* _Information provided_
────

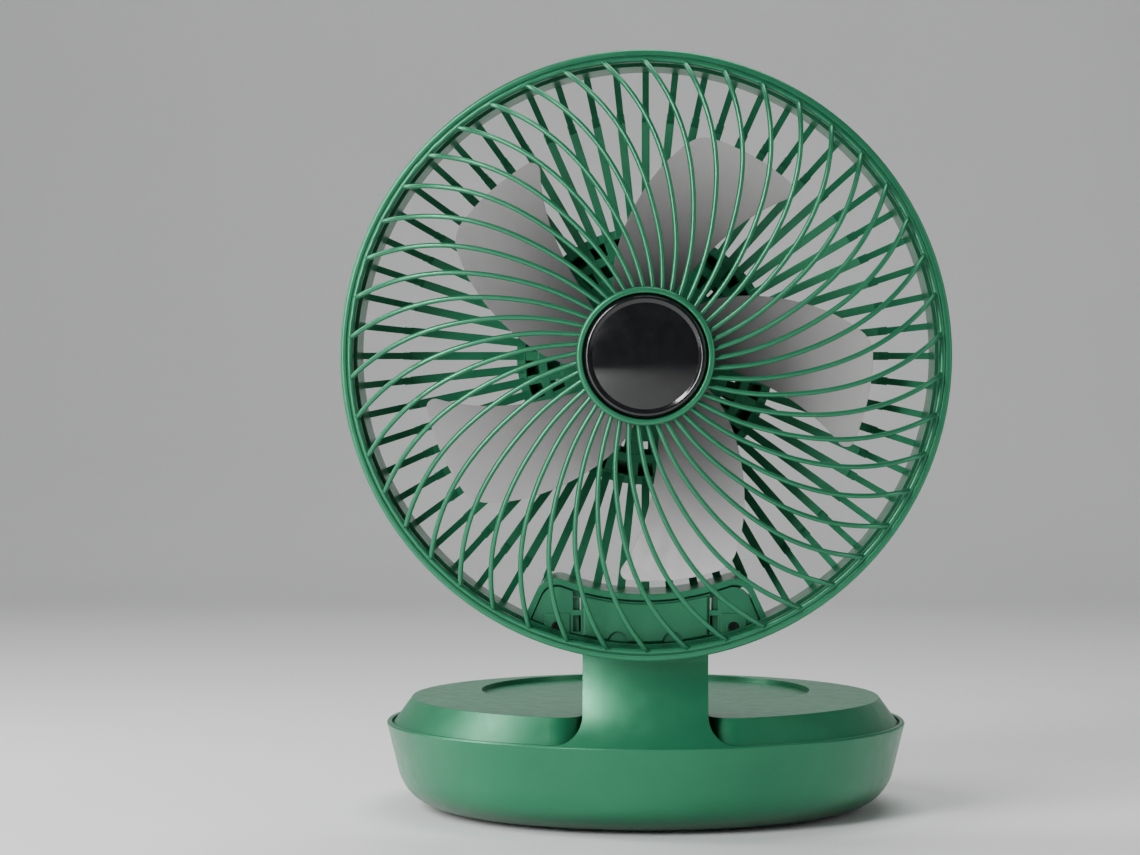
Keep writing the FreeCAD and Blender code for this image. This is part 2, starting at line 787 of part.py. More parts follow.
def power_button():
    cap = turned(
        "button_cap",
        [
            ("0", "- 4.5"), ("1.7", "- 4.5"), ("1.7", "- 4"), ("button_radius + 1.2", "- 4"),
            ("button_radius + 1.2", "- 3.3"), ("button_radius", "- 3.3"),
            ("button_radius", "0.9"), ("button_radius - 0.5", "1.4"), ("0", "1.4"),
        ],
    )
    dish = turned("button_dish", [("0", "1.1"), ("4", "1.4"), ("4", "2"), ("0", "2")])
    return cut("power_button", cap, dish)


def status_lens():
    lens = rod("lens_front", "lens_side", "0", "1.5", "- 4.6", "3.7")
    flange = rod("lens_flange", "lens_side", "0", "2.3", "- 5.7", "1.3")
    led = rod("lens_stem", "lens_side", "0", "1.2", "- 8", "3.3")
    return joined("status_lens", lens, flange, led)


def charge_socket():
    outside = padded("socket_outside", "XY_Plane", [stadium("- socket_side", "2.9", "1.65")],
                     "- 8", "6")
    inside = padded("socket_inside", "XY_Plane", [stadium("- socket_side", "2.9", "1.3")],
                    "- 7.2", "6")
    tongue = padded("socket_tongue", "XY_Plane",
                    [block("- socket_side - 3.1", "- socket_side + 3.1", "- 0.35", "0.35")],
                    "- 7.6", "4.8")
    return joined("charge_socket", cut("socket_case", outside, inside), tongue)


def hinge_bushes():
    pieces = []
    for i, low in enumerate(("neck_inner_half - 0.6", "- neck_half - 0.2")):
        sleeve = padded("bush_%d" % i, "YZ_Plane",
                        [("disc", "- hinge_back", "hinge_height", "bush_radius")], low, "3.2")
        bore = padded("bush_bore_%d" % i, "YZ_Plane",
                      [("disc", "- hinge_back", "hinge_height", "bush_bore")],
                      "- 40", "80")
        pieces.append(cut("bush_cut_%d" % i, sleeve, bore))
    return group("hinge_bushes", *pieces)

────

* _Your goal_
Using the data above, repeat every line exactly.

* _Problem solution_
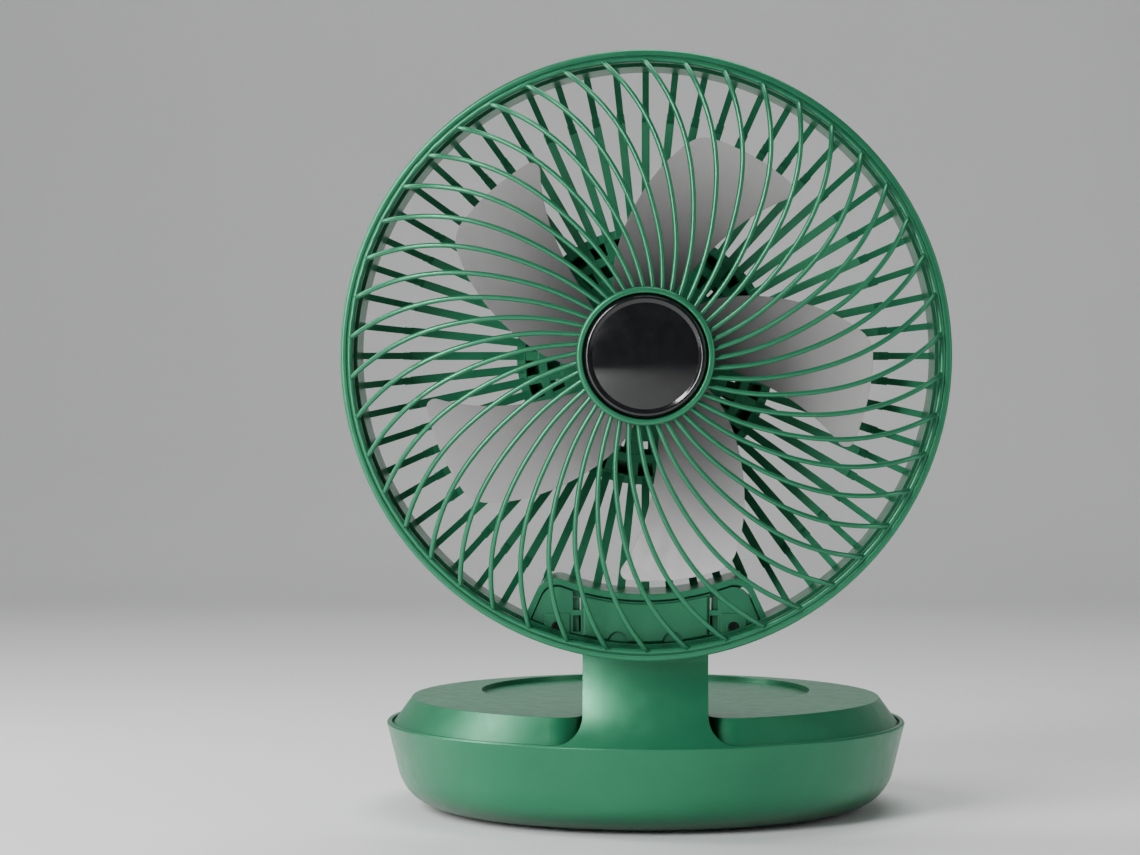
Keep writing the FreeCAD and Blender code for this image. This is part 2, starting at line 787 of part.py. More parts follow.
def power_button():
    cap = turned(
        "button_cap",
        [
            ("0", "- 4.5"), ("1.7", "- 4.5"), ("1.7", "- 4"), ("button_radius + 1.2", "- 4"),
            ("button_radius + 1.2", "- 3.3"), ("button_radius", "- 3.3"),
            ("button_radius", "0.9"), ("button_radius - 0.5", "1.4"), ("0", "1.4"),
        ],
    )
    dish = turned("button_dish", [("0", "1.1"), ("4", "1.4"), ("4", "2"), ("0", "2")])
    return cut("power_button", cap, dish)


def status_lens():
    lens = rod("lens_front", "lens_side", "0", "1.5", "- 4.6", "3.7")
    flange = rod("lens_flange", "lens_side", "0", "2.3", "- 5.7", "1.3")
    led = rod("lens_stem", "lens_side", "0", "1.2", "- 8", "3.3")
    return joined("status_lens", lens, flange, led)


def charge_socket():
    outside = padded("socket_outside", "XY_Plane", [stadium("- socket_side", "2.9", "1.65")],
                     "- 8", "6")
    inside = padded("socket_inside", "XY_Plane", [stadium("- socket_side", "2.9", "1.3")],
                    "- 7.2", "6")
    tongue = padded("socket_tongue", "XY_Plane",
                    [block("- socket_side - 3.1", "- socket_side + 3.1", "- 0.35", "0.35")],
                    "- 7.6", "4.8")
    return joined("charge_socket", cut("socket_case", outside, inside), tongue)


def hinge_bushes():
    pieces = []
    for i, low in enumerate(("neck_inner_half - 0.6", "- neck_half - 0.2")):
        sleeve = padded("bush_%d" % i, "YZ_Plane",
                        [("disc", "- hinge_back", "hinge_height", "bush_radius")], low, "3.2")
        bore = padded("bush_bore_%d" % i, "YZ_Plane",
                      [("disc", "- hinge_back", "hinge_height", "bush_bore")],
                      "- 40", "80")
        pieces.append(cut("bush_cut_%d" % i, sleeve, bore))
    return group("hinge_bushes", *pieces)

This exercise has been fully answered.